「へんなものを見せられた」ラ・ボエーム ニューヨーク愛の歌 浦安のプーさんさんの映画レビュー(感想・評価)
へんなものを見せられた
チラシに「新感覚ミュージカルに生まれ変わった」とあるが、誤誘導で、この映画はミュージカルではない。まごうことなき、オペラ映画である。
プッチーニの音楽をそのまま(ピアノ伴奏だが。後述)使い、登場人物の名前も職業も話の展開(4幕構成)も全くオペラのまま。歌詞もイタリア語の原語を使用。
ただ、ロドルフォは中国人、マルチェッロはメキシコ系アメリカ人、コッリーネは日本人、
ショナールは黒人、ミミは中国人、ムゼッタはプエルトリコ人が演ずる。多様化の反映というが、さて。

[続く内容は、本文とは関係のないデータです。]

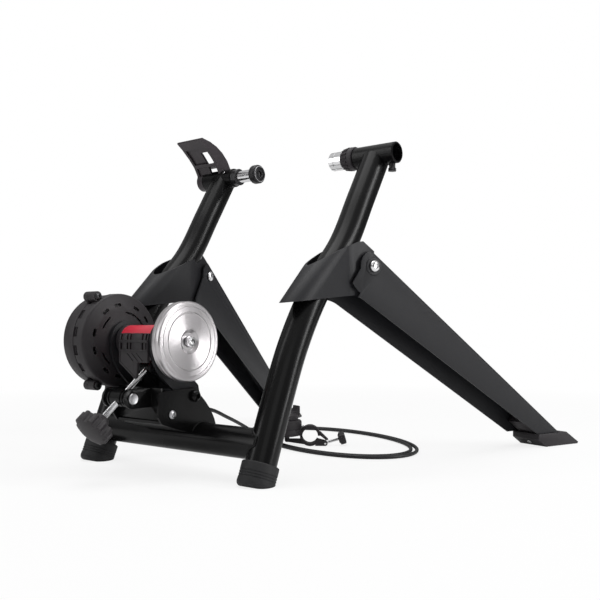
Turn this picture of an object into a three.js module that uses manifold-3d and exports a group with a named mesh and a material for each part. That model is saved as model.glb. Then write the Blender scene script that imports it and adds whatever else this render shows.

屋根裏での4人の生活も不思議で、現代のニューヨークだというのに、テレビも電話もない。パソコンもスマホもない。電気さえなく、ろうそく生活。吉幾三の歌じゃあるまいし、
リアリティが全くなく、ニューヨークに移した意図はうかがえない。
そもそも、詩人と哲学者など、19世紀前半のパリなら通用した存在も、現代のニューヨークでは、落ちこぼれの貧乏青年に過ぎない。
既にニューヨークに舞台を移してミュージカル化された「レント」では、登場人物の職業は
元ロックミュージシャン、自称映像作家、大学で哲学の教鞭を取るゲイのハッカー、ストリートドラマーのドラァグクイーン、ヘロイン中毒のゴーゴーダンサー、アングラパフォーマー、などに置き換えられ、少数民族、(性的少数者)、麻薬中毒やHIVなど、ニューヨークへの置き換えに必然性が感じられた。
本作は、わざわざニューヨークに移しかえた意図も意義も全く不明な作品となっている。
最後に、これだけは言わなければならないが、なにより本作の最大の失敗は、伴奏がピアノ演奏だということ。オペラは歌だけではなく、オーケストラの演奏が重要で、歌とオケが相乗効果を生む。歌+オケで成り立っているのだ。このことを本作の製作者は見落としてる。ラストのミミの死は、わずか1分余りのオーケストラが観客の涙腺を決壊させる、まさに音楽の持つ力だが、ピアノでは力不足で、涙には至らなかった。終始、オケとの合わせ以前のピアノ伴奏の歌唱練習を聞かされている感じ。若手オペラ歌手の歌唱は、悪くはないが、感動を呼ばないレベル。
狭い室内の平板な描写、手持ちカメラなど意図不明な演出。最後は、病人を雪の降りかかる場所に放置する無神経さ。そして、エンドクレジットでラストシーンを終わった後の撮影風景を見せるなど、意味不明。
へんなものを見せられたな。
なお、チラシには、本作を絶賛している著名人の評が掲載されているが、これらの人々の今後の映画評は、疑問符とともに読む必要があるだろう。